*WHAT IS BEING ASKED*:
Write out the listing beneath this instruction in its entirety, exactly as it reads.

*DATA EXTRACT*:
■ ■ ■ ■ ■

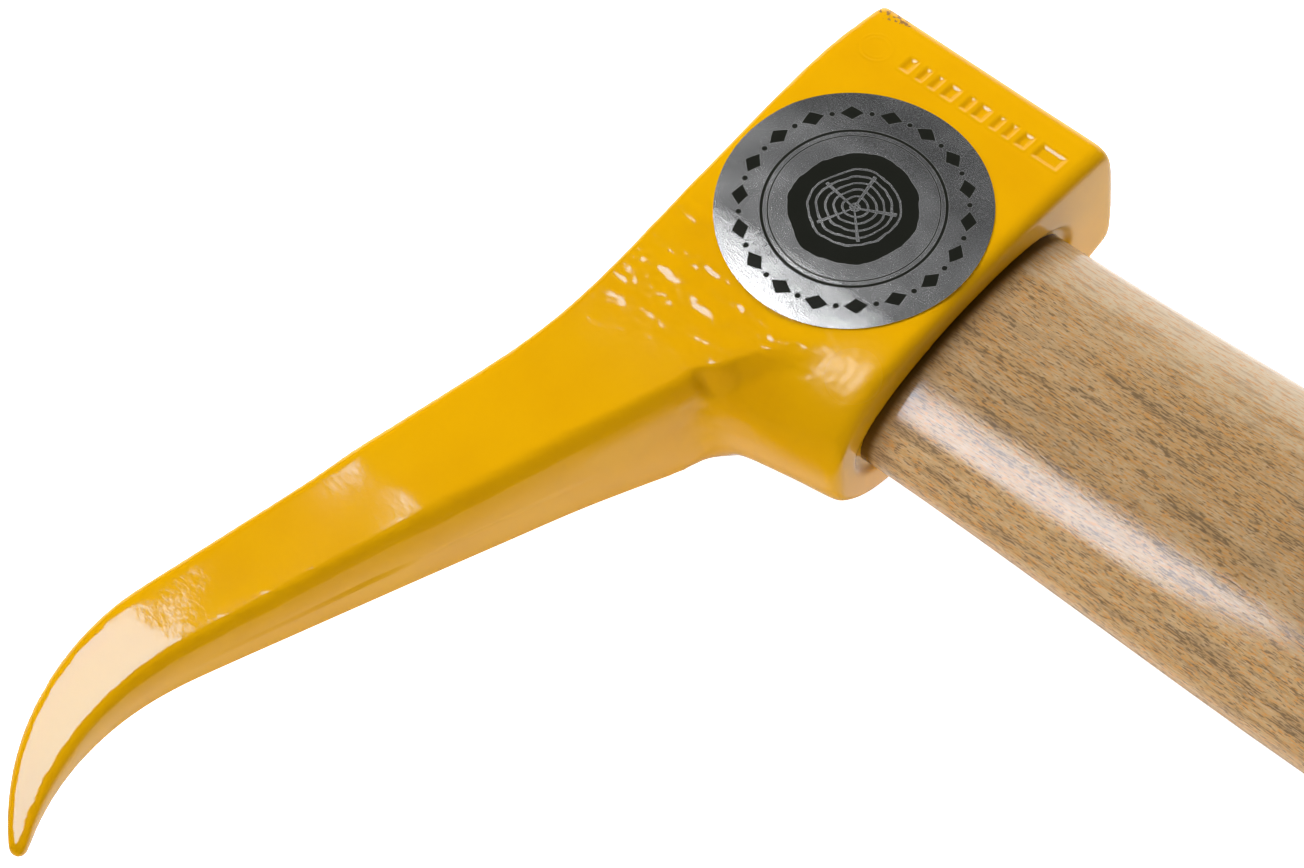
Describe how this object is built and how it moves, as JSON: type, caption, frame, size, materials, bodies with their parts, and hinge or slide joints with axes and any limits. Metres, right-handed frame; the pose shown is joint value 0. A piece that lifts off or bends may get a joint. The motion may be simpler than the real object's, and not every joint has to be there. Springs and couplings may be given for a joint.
{
  "type": "log pick",
  "caption": "Hand log pick: a forged, painted head with one tapering hooked claw and a blunt square poll, wedged on an oval ash handle with a knobbed butt.",
  "frame": {"origin": "foot of the eye's centre on the rest plane: on the flat land of the lower cheek, under the middle of the eye", "axes": "+X along the handle, from the eye to the butt; +Y from the eye to the poll, so the claw points to -Y; +Z out of the upper cheek, up when the tool lies on its side"},
  "size_m": [0.4021, 0.1803, 0.0302],
  "materials": {
    "painted_steel": "gloss enamel over forged steel",
    "ash": "clear lacquer",
    "wedge_wood": "bare hardwood",
    "wedge_steel": "turned, oiled",
    "foil": "fine speckled silver foil"
  },
  "bodies": {
    "root": {"head": "painted_steel", "handle": "ash", "wooden_wedge": "wedge_wood", "ring_wedge": "wedge_steel", "label": "foil"}
  },
  "joints": []
}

■ ■ ■ ■ ■

*EXPECTED OUTPUT*:
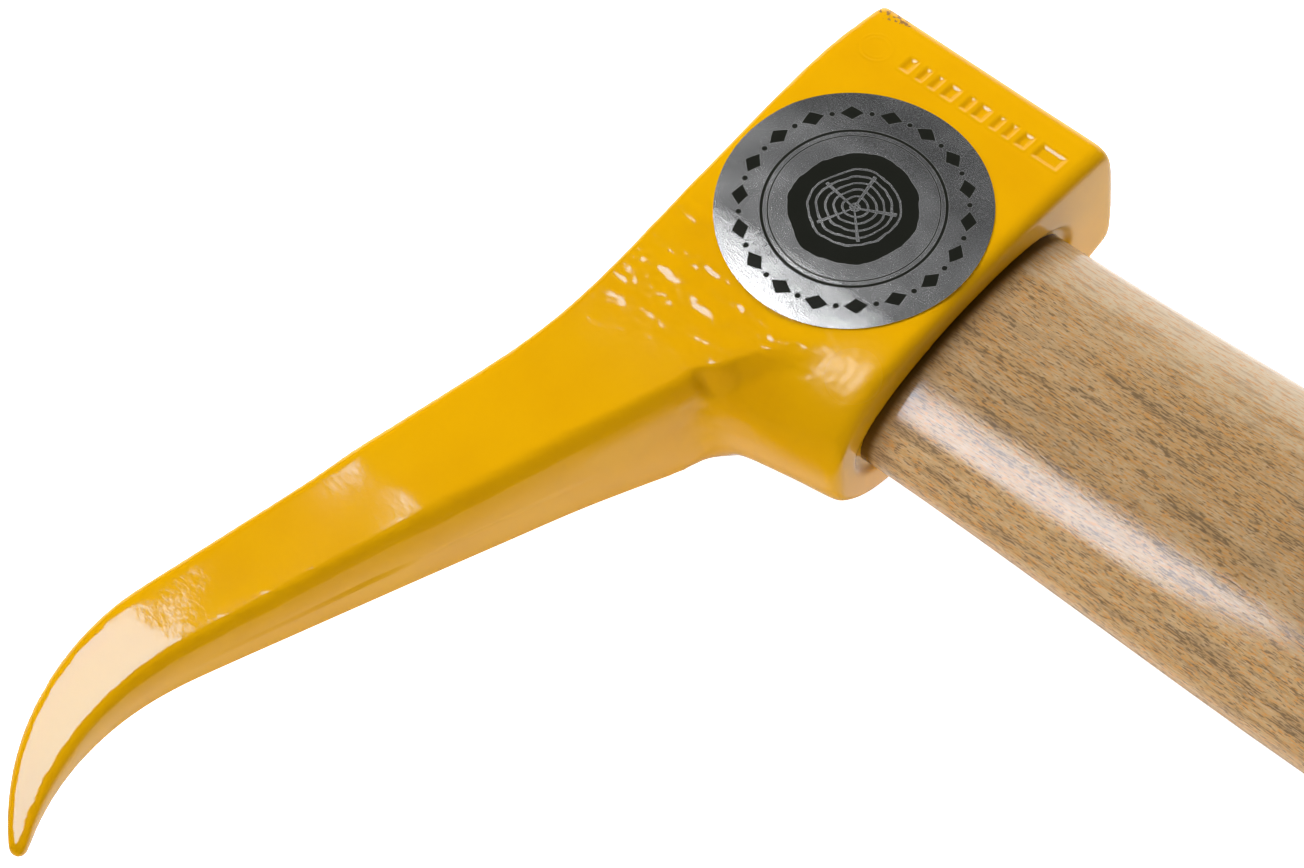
Describe how this object is built and how it moves, as JSON: type, caption, frame, size, materials, bodies with their parts, and hinge or slide joints with axes and any limits. Metres, right-handed frame; the pose shown is joint value 0. A piece that lifts off or bends may get a joint. The motion may be simpler than the real object's, and not every joint has to be there. Springs and couplings may be given for a joint.
{
  "type": "log pick",
  "caption": "Hand log pick: a forged, painted head with one tapering hooked claw and a blunt square poll, wedged on an oval ash handle with a knobbed butt.",
  "frame": {"origin": "foot of the eye's centre on the rest plane: on the flat land of the lower cheek, under the middle of the eye", "axes": "+X along the handle, from the eye to the butt; +Y from the eye to the poll, so the claw points to -Y; +Z out of the upper cheek, up when the tool lies on its side"},
  "size_m": [0.4021, 0.1803, 0.0302],
  "materials": {
    "painted_steel": "gloss enamel over forged steel",
    "ash": "clear lacquer",
    "wedge_wood": "bare hardwood",
    "wedge_steel": "turned, oiled",
    "foil": "fine speckled silver foil"
  },
  "bodies": {
    "root": {"head": "painted_steel", "handle": "ash", "wooden_wedge": "wedge_wood", "ring_wedge": "wedge_steel", "label": "foil"}
  },
  "joints": []
}